The right of access to excavate for and construct a projecting footing/foundation below the level of the land of an Adjoining Owner is undoubtedly given by the Act where they are necessary for the construction of such a wall. However, there is room for argument as to what may or may not constitute ‘necessary’ in those circumstances


21.  Schedules of conditions

It is standard practice for the relevant parts of an Adjoining Owner’s property to be inspected by the surveyor(s) in order to prepare a schedule of its condition before the Building Owner carries out any works. This not only safeguards you from spurious claims but protects the position of the Adjoining Owner by establishing a reference point against which the extent of damage can be assessed should any be caused by the works.


Normally the schedule will be in written form, cross referenced to photographs, and be appended to an Award.


It is not a requirement of the Act that such a schedule be prepared but legal judgements have indicated that the Courts expect surveyors to do so. Accordingly, it is in the Adjoining Owner’s interest to allow a survey to be undertaken. Should he refuse access for a schedule to be prepared, it will complicate matters for appointed surveyors if they need to assess any claim for damage and put him at a disadvantage should it be necessary for matters to proceed to Court.

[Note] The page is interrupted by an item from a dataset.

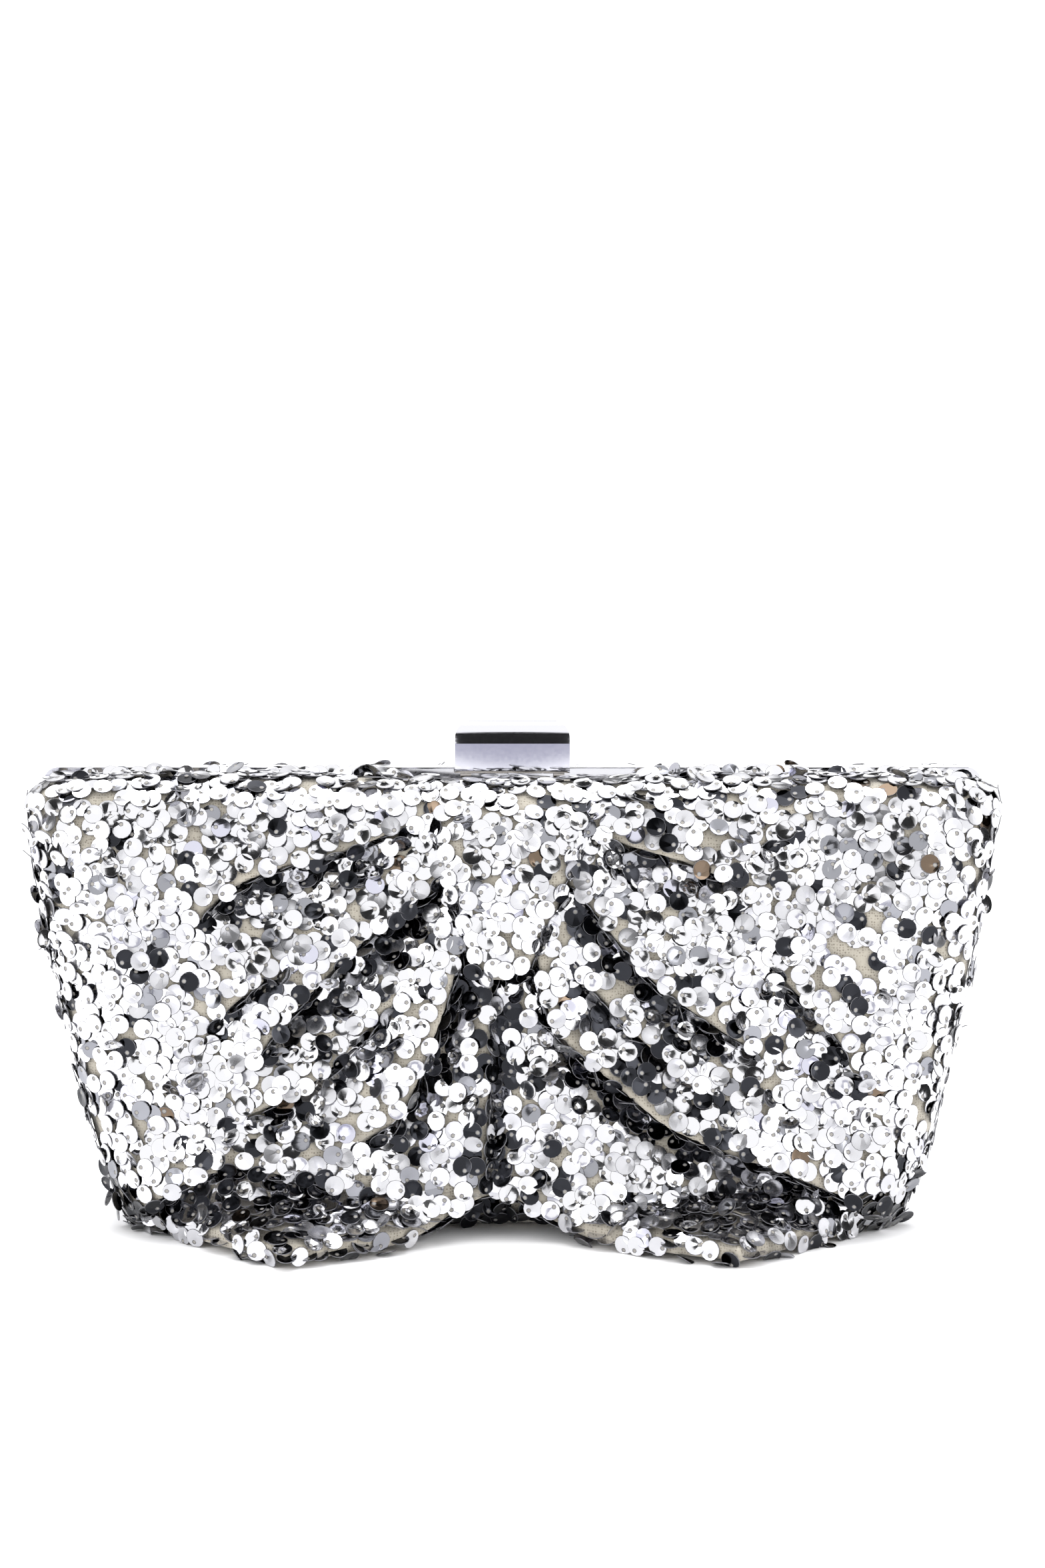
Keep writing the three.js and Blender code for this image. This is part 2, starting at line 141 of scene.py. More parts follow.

Note: The foregoing is intended to be for guidance purposes only. It is not a definitive legal interpretation of The Party Wall etc. Act 1996 nor does it cover every aspect of the Act. The content may be subject to errors or omissions and no liability will be accepted for any reliance placed thereon.  The issues surrounding party wall matters can be complex and for the avoidance of doubt we recommend you appoint a party wall surveyor to act on your behalf.